Problem to work on
Repeat the entire listing exactly as written.

________________________

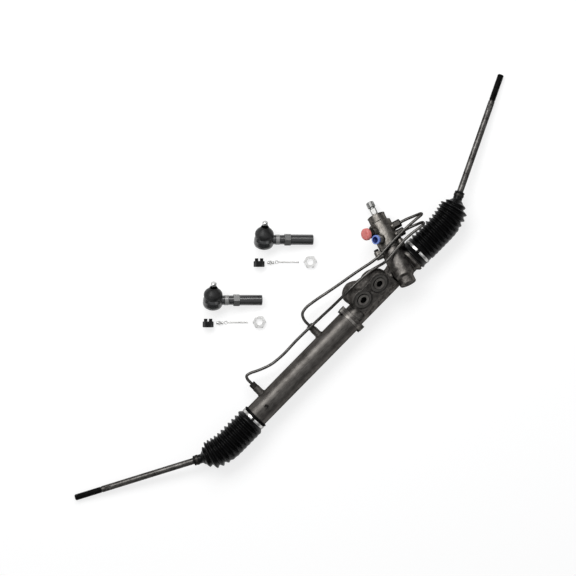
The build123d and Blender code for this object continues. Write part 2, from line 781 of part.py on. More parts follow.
def return_fitting():
    station, turn, reach = RETURN_PORT
    start = RETURN_BOSS_REACH
    end = reach - CAP_WALL
    place = tower_port(station, turn)
    neck = start + RETURN_HEX_HEIGHT
    body = turned(place, [
        (start, RETURN_BORE_R), (start, RETURN_HEX_AF / 2 - 1), (neck, RETURN_HEX_AF / 2 - 1),
        (neck, RETURN_FITTING_R), (end - 1, RETURN_FITTING_R), (end, RETURN_FITTING_R - 1),
        (end, RETURN_BORE_R),
    ])
    hexagon = hex_bar(place, RETURN_HEX_AF, start, start + RETURN_HEX_HEIGHT)
    return body + (hexagon - rod(place, RETURN_BORE_R, start - 1, start + RETURN_HEX_HEIGHT + 1))


def return_cap():
    station, turn, reach = RETURN_PORT
    inner = RETURN_FITTING_R + RUN_FIT
    outer = inner + CAP_WALL
    start = reach - RETURN_CAP_LENGTH
    floor = reach - CAP_WALL
    return turned(tower_port(station, turn), [
        (start, inner), (start, outer), (reach - 1.5, outer), (reach, outer - 2),
        (reach, 0), (floor, 0), (floor, inner),
    ])


def pressure_fitting():
    station, turn, reach = PRESSURE_PORT
    start = PRESSURE_BOSS_REACH
    end = reach - PRESSURE_CAP_FLANGE
    place = tower_port(station, turn)
    return hex_nut(place, PRESSURE_FITTING_AF, PRESSURE_BORE_R, start, end, turn=30)


def pressure_cap():
    station, turn, reach = PRESSURE_PORT
    flange = reach - PRESSURE_CAP_FLANGE
    stem_r = PRESSURE_BORE_R - RUN_FIT
    start = flange - PRESSURE_CAP_STEM
    return turned(tower_port(station, turn), [
        (start, 0), (start, stem_r), (flange, stem_r), (flange, PRESSURE_CAP_R),
        (reach - 1, PRESSURE_CAP_R), (reach, PRESSURE_CAP_R - 1), (reach, CAP_HOLLOW_R),
        (start + 2, CAP_HOLLOW_R), (start + 2, 0),
    ])


# Cast rack housing

def lug_frame(number):
    """Frame of a mounting bush: X along the rack, Z out of the bush's front face."""
    origin = Vector(LUG_X + number * LUG_SPACING, 0, 0) + ACROSS_DIR * LUG_OFFSET
    return Plane(origin=origin, x_dir=(1, 0, 0), z_dir=BUSH_DIR)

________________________

Result of this task
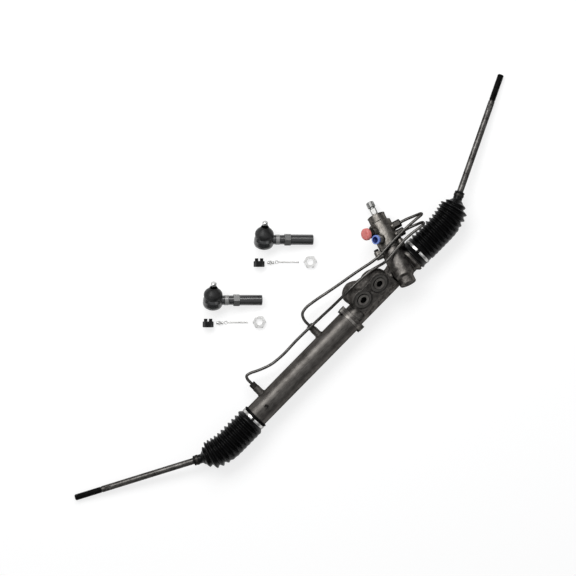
The build123d and Blender code for this object continues. Write part 2, from line 781 of part.py on. More parts follow.
def return_fitting():
    station, turn, reach = RETURN_PORT
    start = RETURN_BOSS_REACH
    end = reach - CAP_WALL
    place = tower_port(station, turn)
    neck = start + RETURN_HEX_HEIGHT
    body = turned(place, [
        (start, RETURN_BORE_R), (start, RETURN_HEX_AF / 2 - 1), (neck, RETURN_HEX_AF / 2 - 1),
        (neck, RETURN_FITTING_R), (end - 1, RETURN_FITTING_R), (end, RETURN_FITTING_R - 1),
        (end, RETURN_BORE_R),
    ])
    hexagon = hex_bar(place, RETURN_HEX_AF, start, start + RETURN_HEX_HEIGHT)
    return body + (hexagon - rod(place, RETURN_BORE_R, start - 1, start + RETURN_HEX_HEIGHT + 1))


def return_cap():
    station, turn, reach = RETURN_PORT
    inner = RETURN_FITTING_R + RUN_FIT
    outer = inner + CAP_WALL
    start = reach - RETURN_CAP_LENGTH
    floor = reach - CAP_WALL
    return turned(tower_port(station, turn), [
        (start, inner), (start, outer), (reach - 1.5, outer), (reach, outer - 2),
        (reach, 0), (floor, 0), (floor, inner),
    ])


def pressure_fitting():
    station, turn, reach = PRESSURE_PORT
    start = PRESSURE_BOSS_REACH
    end = reach - PRESSURE_CAP_FLANGE
    place = tower_port(station, turn)
    return hex_nut(place, PRESSURE_FITTING_AF, PRESSURE_BORE_R, start, end, turn=30)


def pressure_cap():
    station, turn, reach = PRESSURE_PORT
    flange = reach - PRESSURE_CAP_FLANGE
    stem_r = PRESSURE_BORE_R - RUN_FIT
    start = flange - PRESSURE_CAP_STEM
    return turned(tower_port(station, turn), [
        (start, 0), (start, stem_r), (flange, stem_r), (flange, PRESSURE_CAP_R),
        (reach - 1, PRESSURE_CAP_R), (reach, PRESSURE_CAP_R - 1), (reach, CAP_HOLLOW_R),
        (start + 2, CAP_HOLLOW_R), (start + 2, 0),
    ])


# Cast rack housing

def lug_frame(number):
    """Frame of a mounting bush: X along the rack, Z out of the bush's front face."""
    origin = Vector(LUG_X + number * LUG_SPACING, 0, 0) + ACROSS_DIR * LUG_OFFSET
    return Plane(origin=origin, x_dir=(1, 0, 0), z_dir=BUSH_DIR)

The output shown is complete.